Analgésicos e Baratas



E já eram tantas iguais aquela noite. Tantas ruas igualmente vazias. Tantas moças igualmente embriagadas. Tantos cigarros abandonados ainda pela metade. Assim era ela. Igual a tantas. Fazia o mesmo esforço de qualquer sábado à noite: equilibrar-se no salto, desviar dos mendigos, não derrubar a última cerveja e por fim, entrar na casa certa. Se mantinha seriamente concentrada nesta equação. Não sabia sequer pronunciar o nome daquela rua. Sua pele mudava de tom conforme se afastava de cada poste, da iluminação pública. Seu humor ocilava entre o terracota e amarelo ocre. Sentia mesmo que fazia parte daquele lugar. Como se súbito algo lhe arrematasse os sentidos. Sempre fora ignóbil, lasciva e até um pouco selvagem. Mas como que se dando conta de que ainda segurava uma mão, que tremia mesmo perante tamanho calor; apertando forte aquela mão, sentiu que não podia mais. Parou, tirou os sapatos. Vacilou. Acendeu mais um cigarro:

-Te levo pra casa. (Sou diferente, porra.)
-Não precisa. (Me desculpe.)
-Tudo bem, quero andar mesmo. (Eu te amo.)
-Tá. (És uma fraca de merda, isso que tu és.)

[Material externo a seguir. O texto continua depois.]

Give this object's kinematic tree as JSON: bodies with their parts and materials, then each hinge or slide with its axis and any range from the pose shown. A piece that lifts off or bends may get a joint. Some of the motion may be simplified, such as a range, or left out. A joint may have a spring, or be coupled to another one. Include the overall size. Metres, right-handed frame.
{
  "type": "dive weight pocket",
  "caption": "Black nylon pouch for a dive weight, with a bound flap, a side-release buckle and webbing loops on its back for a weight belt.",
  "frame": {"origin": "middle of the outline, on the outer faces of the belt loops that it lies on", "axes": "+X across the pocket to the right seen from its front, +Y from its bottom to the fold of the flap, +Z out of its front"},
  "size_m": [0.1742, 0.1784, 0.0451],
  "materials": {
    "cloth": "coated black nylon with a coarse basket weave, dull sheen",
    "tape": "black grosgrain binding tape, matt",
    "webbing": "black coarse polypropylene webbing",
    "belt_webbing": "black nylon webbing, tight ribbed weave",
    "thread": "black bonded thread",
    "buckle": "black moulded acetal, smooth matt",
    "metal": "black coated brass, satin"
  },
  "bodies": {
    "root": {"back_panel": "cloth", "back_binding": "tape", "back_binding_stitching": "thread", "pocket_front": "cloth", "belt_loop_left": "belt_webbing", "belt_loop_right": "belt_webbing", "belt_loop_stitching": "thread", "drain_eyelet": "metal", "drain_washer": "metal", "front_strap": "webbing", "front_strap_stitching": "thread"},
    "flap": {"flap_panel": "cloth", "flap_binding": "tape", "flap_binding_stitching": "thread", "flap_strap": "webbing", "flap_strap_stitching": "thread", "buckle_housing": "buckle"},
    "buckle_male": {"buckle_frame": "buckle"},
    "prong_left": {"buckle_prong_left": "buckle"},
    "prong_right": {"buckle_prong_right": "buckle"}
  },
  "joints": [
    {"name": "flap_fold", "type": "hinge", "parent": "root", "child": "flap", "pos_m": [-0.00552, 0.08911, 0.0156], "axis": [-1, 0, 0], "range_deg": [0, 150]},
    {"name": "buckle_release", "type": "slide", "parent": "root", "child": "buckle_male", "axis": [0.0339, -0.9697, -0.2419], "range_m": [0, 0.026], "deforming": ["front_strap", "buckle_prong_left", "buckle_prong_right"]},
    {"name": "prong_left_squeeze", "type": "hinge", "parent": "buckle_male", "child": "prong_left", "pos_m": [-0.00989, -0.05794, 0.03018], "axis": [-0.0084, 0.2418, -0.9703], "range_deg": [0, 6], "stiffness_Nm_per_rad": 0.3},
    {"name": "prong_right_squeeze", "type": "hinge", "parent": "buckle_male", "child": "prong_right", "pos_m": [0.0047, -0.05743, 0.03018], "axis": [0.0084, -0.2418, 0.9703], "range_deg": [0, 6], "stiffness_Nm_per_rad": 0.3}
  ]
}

Ela nunca soube se era tão diferente quanto pensava. Seus lábios tingidos de rosa não lhe pareciam muito incomum. Até seu vestido todo puído não se destacava perante as poucas sombras andantes daquele lugar. Seu passo trôpego, seu cabelo desgrenhado, suas unhas roídas. Ostentava um enorme orgulho em ser absurdamente pertencente aquela paisagem. Mesmo sem ouvir qualquer palavra daquela despedida, sabia que no fundo, ele também pertencera aquela podridão. Ele também pertencera a ela. Mas esses tipos de moças não se deixam possuir. Por isso tomam aspirinas pela manhã, e esquecem-se de rostos, mãos, dívidas e jogos. Antes de entrar em casa, ela simplesmente nota que já é de manhã, e perdeu os sapatos no caminho. Quanto a ele, já nem se lembra mais da garota, que neste exato momento tranca os portões querendo que ele a siga vida a dentro.